CFD analysis of combustion and emission characteristics of primary reference fuels: from transient Diesel spray to heavy-duty engine

Abstract

The pre-blending of low- and high-reactivity fuels for a single direct injection system has been proven to be an effective way to control the reactivity of mixtures in compression ignition engines, having the potential to simultaneously reduce fuel consumption and pollutant emissions. However, there is not much knowledge about the complex physical–chemical phenomena in the turbulent sprays with fuels having widely different auto-ignition qualities, although this information is critical for the design and development of cleaner combustion systems based on this concept. For this reason, a computational analysis of ignition behavior, flame structure, and soot production for reacting sprays with five primary reference fuels (PRFs), from PRF0 (n–heptane) to PRF80 (20% n–heptane, 80% iso-octane) with 20% increment in iso-octane mass fraction, was first performed using the Tabulated Flamelet Progress Variable (TFPV) approach based on the tabulation of diffusion flamelets for different scalar dissipation rates.
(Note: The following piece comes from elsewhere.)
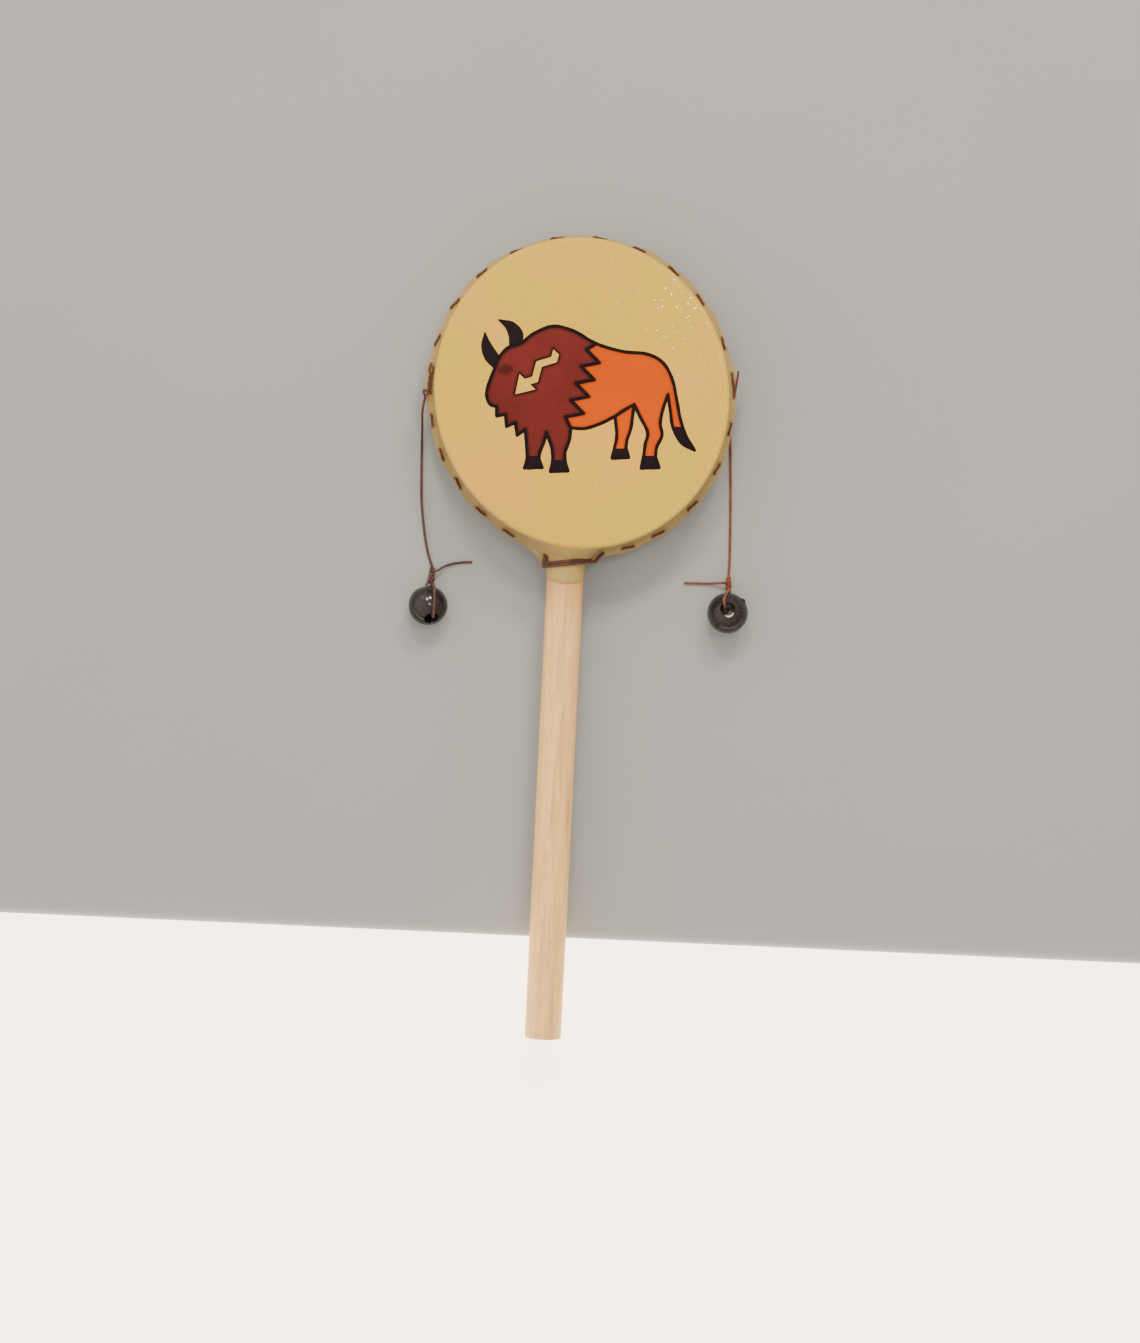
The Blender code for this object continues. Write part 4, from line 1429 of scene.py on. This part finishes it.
def round_the_ring(tree, place):
    """The place as if the hoop were unrolled along the dowel's direction."""
    parts = add(tree, "ShaderNodeSeparateXYZ", {"Vector": place}).outputs
    turn = calculate(tree, "ARCTAN2", parts["Y"], parts["X"])
    inputs = {"X": vector_math(tree, "LENGTH", place, output="Value"),
              "Y": calculate(tree, "MULTIPLY", turn, FACE_HALF_WIDTH), "Z": parts["Z"]}
    return add(tree, "ShaderNodeCombineXYZ", inputs).outputs["Vector"]


def wood_finish(name, pale, warm, rolled=False):
    made, tree = principled(name)
    place = object_place(tree)
    if rolled:
        place = round_the_ring(tree, place)
    grain = add(tree, "ShaderNodeGroup", {"Place": place}, node_tree=long_grain).outputs
    # The last layer darkens the cut ends with dirt, and the handle near the head with painted shade.
    colour = overlaid(tree, pale,
                      (remap(tree, grain["Streaks"], 0.36, 0.64), warm),
                      (remap(tree, grain["Patches"], 0.5, 0.68, 0, 0.6), DOWEL_PINK),
                      (calculate(tree, "MULTIPLY", grain["Bands"], 0.4), DOWEL_BAND),
                      (calculate(tree, "MULTIPLY", grain["Pores"], 0.35), DOWEL_PORE),
                      (remap(tree, attribute(tree, "dirt_and_shade"), 0, 1, 0, 0.6), DOWEL_BAND))
    dress(tree, {"Base Color": colour, "Specular IOR Level": 0.3, "Normal": grain["Normal"],
                 "Roughness": calculate(tree, "MULTIPLY_ADD", grain["Streaks"], 0.2, 0.5)})
    return made


long_grain = long_grain_group()
dowel_wood = wood_finish("dowel wood", DOWEL_PALE, DOWEL_WARM)
hoop_wood = wood_finish("hoop wood", HOOP_PALE, HOOP_WARM, rolled=True)
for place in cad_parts["hoop"].material_slots:
    place.material = hoop_wood
print("wood finishes made")

# %% [markdown]
# A dowel could be a plain cylinder, but a real one isn't perfectly round or straight, and its end
# has been eased with sandpaper. Rings of points along it, each a little uneven, give that.

# %% Turn the handle
HANDLE_SIDES = 64
RING_EVERY = 3 * MM
END_EASE = 0.5 * MM
END_STEPS = 3
HANDLE_WAVE = 0.05 * MM
# Painted shade under the head: full this far down from the handle's top, then fading over the reach.
HEAD_SHADE_FROM = 14 * MM
HEAD_SHADE_REACH = 26 * MM


def handle_rings():
    """(distance along the handle, radius) from the top end to the foot."""
    first = HANDLE_TOP_Y - END_EASE
    last = HANDLE_END_Y + END_EASE
    count = round((first - last) / RING_EVERY)
    rings = [(first + (last - first) * i / count, HANDLE_RADIUS) for i in range(count + 1)]
    for step in range(1, END_STEPS + 1):
        turn = math.pi / 2 * step / END_STEPS
        ease = END_EASE * math.sin(turn)
        radius = HANDLE_RADIUS - END_EASE * (1 - math.cos(turn))
        rings = [(first + ease, radius)] + rings + [(last - ease, radius)]
    return rings


def turn_handle():
    working = bmesh.new()
    dirt_and_shade = working.verts.layers.float.new("dirt_and_shade")
    rings = []
    for y, radius in handle_rings():
        ring = []
        for i in range(HANDLE_SIDES):
            angle = 2 * math.pi * i / HANDLE_SIDES
            spoke = Vector((math.cos(angle), 0, math.sin(angle)))
            swell = noise.noise(Vector((spoke.x * 1.5, y * 60, spoke.z * 1.5))) * HANDLE_WAVE
            vert = working.verts.new(Vector((HANDLE_X, y, SEAM_Z)) + spoke * (radius + swell))
            # Painted shade from the head: darker towards the handle's top.
            vert[dirt_and_shade] = clamped(1 - (HANDLE_TOP_Y - HEAD_SHADE_FROM - y) / HEAD_SHADE_REACH)
            ring.append(vert)
        rings.append(ring)
    lay_quads(working, rings, True)
    # The cut ends, dark with dirt in the open fibres.
    for ring in (rings[0], rings[-1]):
        middle = working.verts.new(sum((v.co for v in ring), Vector()) / HANDLE_SIDES)
        for vert in (*ring, middle):
            vert[dirt_and_shade] = 1.0
        for vert, after in zip(ring, ring[1:] + ring[:1]):
            working.faces.new((vert, after, middle))
    return turned_piece("dowel_handle", working, dowel_wood, "dowel_wood", "handle")


print("handle faces:", len(turn_handle().data.polygons))

# %% [markdown]
# ## The lacing
# One cord sews the two hides together with a running stitch: over the front, down through a hole,
# under the back, up through the next. The route needs only the places of the stitches, so a loop
# works it out, and the twisted cord tree does the rest.

# %% Sew the seam
LACING_CORD = 0.9 * MM
LACE_HEIGHT = FLANGE_TOP + 0.42 * MM
DIP = 0.5
STITCH_SLANT = 0.2 * MM
UNDER_EVERY = 5
NECK_HOLE = -79.3
LAST_HOLE = 260.6


def under_the_back(start, end):
    """Points under the flange between two holes."""
    count = max(1, round((end - start) / UNDER_EVERY))
    return [seam_place(start + (end - start) * i / count, -LACE_HEIGHT) for i in range(1, count)]


def lacing_route():
    points = [seam_place(NECK_HOLE, 0)]
    before = NECK_HOLE
    for middle in DASHES:
        start, end = middle - DASH_HALF, middle + DASH_HALF
        points += under_the_back(before, start)
        points += [seam_place(start, -LACE_HEIGHT), seam_place(start, 0),
                   seam_place(start + DIP, LACE_HEIGHT, -STITCH_SLANT),
                   seam_place(middle, LACE_HEIGHT + 0.1 * MM),
                   seam_place(end - DIP, LACE_HEIGHT, STITCH_SLANT),
                   seam_place(end, 0), seam_place(end + DIP, -LACE_HEIGHT)]
        before = end + DIP
    return points + under_the_back(before, LAST_HOLE) + [seam_place(LAST_HOLE, 0)]


lacing = smooth_line(lacing_route(), 0.4 * MM)
cord_piece("lacing", [lacing], lacing_cord, ["seam_lacing"], diameter=LACING_CORD, turn=2.6 * MM)
print("cord in the lacing in mm:", round(length_of(lacing) / MM))

# %% [markdown]
# ## The neck binding
# Where the tongues cover the handle, the cord is wound round them one and a half times, so that it
# crosses the front twice, and pulled tight. A tight cord takes the shortest way, so in section it
# follows a circle over the round of the handle and a straight line to the flange's edge on each
# side. On the right it runs up to the first hole of the lacing, and on the left it is knotted.

# %% Bind the neck
BINDING_RADIUS = 7.6 * MM
RIGHT_EDGE = 9.2 * MM
LEFT_EDGE = 7.9 * MM
BINDING_Y = -58.35 * MM
BINDING_GAP = 1.05 * MM
BINDING_SLANT = 0.14
BINDING_STEP = 6
# Three half turns in degrees, a little short of the right edge.
BINDING_TOTAL = 3 * 180 - 14
BINDING_START = ((-9.7, -57.6, 15.6), (-10.3, -58.8, 14.2))
BINDING_RISE = ((7.4, -57.6, 13.9), (8.8, -56.0, 14.0), (10.2, -54.6, 13.7))
NECK_KNOT = ((-10.1, -55.5, 15.9), (-9.8, -58.0, 15.6), (-9.2, -56.3, 16.3))


def round_the_neck(degrees, y):
    """A point of the tight cord: 0 is the right edge, 90 the top, 180 the left edge."""
    turn = math.radians(degrees)
    edge = RIGHT_EDGE if math.cos(turn) > 0 else LEFT_EDGE
    touches = math.acos(BINDING_RADIUS / edge)
    from_side = math.acos(abs(math.cos(turn)))
    radius = BINDING_RADIUS / math.cos(max(0.0, touches - from_side))
    x, z = radius * math.cos(turn), radius * math.sin(turn)
    return Vector((HANDLE_X + x, y + BINDING_SLANT * x, SEAM_Z + z))


def binding_route():
    points = in_mm(BINDING_START)
    for degrees in range(BINDING_STEP, BINDING_TOTAL, BINDING_STEP):
        advance = BINDING_GAP * clamped((degrees - 180) / 180)
        points.append(round_the_neck(180 - degrees, BINDING_Y - BINDING_GAP / 2 + advance))
    return points + in_mm(BINDING_RISE) + [seam_place(NECK_HOLE, 0)]


binding = smooth_line(binding_route(), 0.35 * MM)
cord_piece("neck_turns", [binding], binding_cord, ["neck_binding"], diameter=1.2 * MM, turn=2.8 * MM)
knot_from, knot_to, knot_end = in_mm(NECK_KNOT)
neck_turns = winding(knot_from, knot_to, radius=0.5 * MM, turns=2.5, first_angle=0.6)
neck_knot = smooth_line(neck_turns + [knot_end], 0.25 * MM)
cord_piece("neck_wound_knot", [neck_knot], lacing_cord, ["neck_knot"], diameter=0.9 * MM, turn=2.4 * MM)

# %% [markdown]
# ## The ties at the rim
# On the left, two strands come out from under the flange, twist round each other and end in the
# knot that holds the free cord. On the right the cord is only looped through the seam, as a V.

# %% Tie the free cords to the seam
LEFT_TIES = (
    ((-52.2, 8.4, 14.1), (-52.9, 5.9, 14.2), (-52.0, 3.4, 14.5), (-53.0, 1.2, 14.3), (-52.3, -0.7, 14.5),
     (-53.2, -1.4, 14.6), (-54.2, -1.0, 14.9), (-54.6, -1.9, 14.8), (-53.7, -2.9, 14.9), (-53.0, -2.0, 15.1),
     (-53.8, -1.2, 15.2), (-54.5, -2.2, 14.9), (-53.9, -3.1, 14.8)),
    ((-51.6, 7.2, 14.0), (-51.6, 5.2, 14.5), (-52.8, 3.2, 14.1), (-52.0, 1.0, 14.5), (-52.8, -0.6, 14.1),
     (-52.2, -1.6, 13.9), (-51.9, -2.2, 13.4)),
)
RIGHT_TIES = (
    ((51.9, 10.4, 13.2), (52.2, 9.3, 13.8), (52.5, 7.2, 14.0), (52.9, 4.8, 14.0), (53.15, 3.0, 13.8)),
    ((54.25, 10.9, 12.9), (54.1, 9.9, 13.9), (53.85, 7.4, 14.1), (53.5, 4.8, 14.2), (53.15, 2.6, 14.2)),
)
for name, ties, nodes, diameter in (
        ("left_rim_strands", LEFT_TIES, ["left_rim_tie", "left_rim_knot"], 0.85 * MM),
        ("right_rim_strands", RIGHT_TIES, ["right_rim_tie"], 0.9 * MM)):
    runs = [smooth_line(in_mm(tie), 0.25 * MM) for tie in ties]
    cord_piece(name, runs, lacing_cord, nodes, diameter, turn=2.4 * MM)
The temporal and spatial features of the flame structure and soot formation for different fuels were investigated with the so-called intensity-axial distance-time (IXT) plots. Then, ten PRFs, from RRF0 to PRF90 with 10% increment in iso-octane mass fraction, were investigated and compared in a heavy-duty Diesel engine operating at the conventional high-temperature, short-ignition delay (HTSID) condition. The injection timing was altered from −5 to −13 ° ATDC to optimize the combustion phase and engine performance for different fuels. The results showed that PRF70 exhibited the best performance at the tested condition, which reduced the soot mass to 5% of the baseline value without sacrificing fuel efficiency.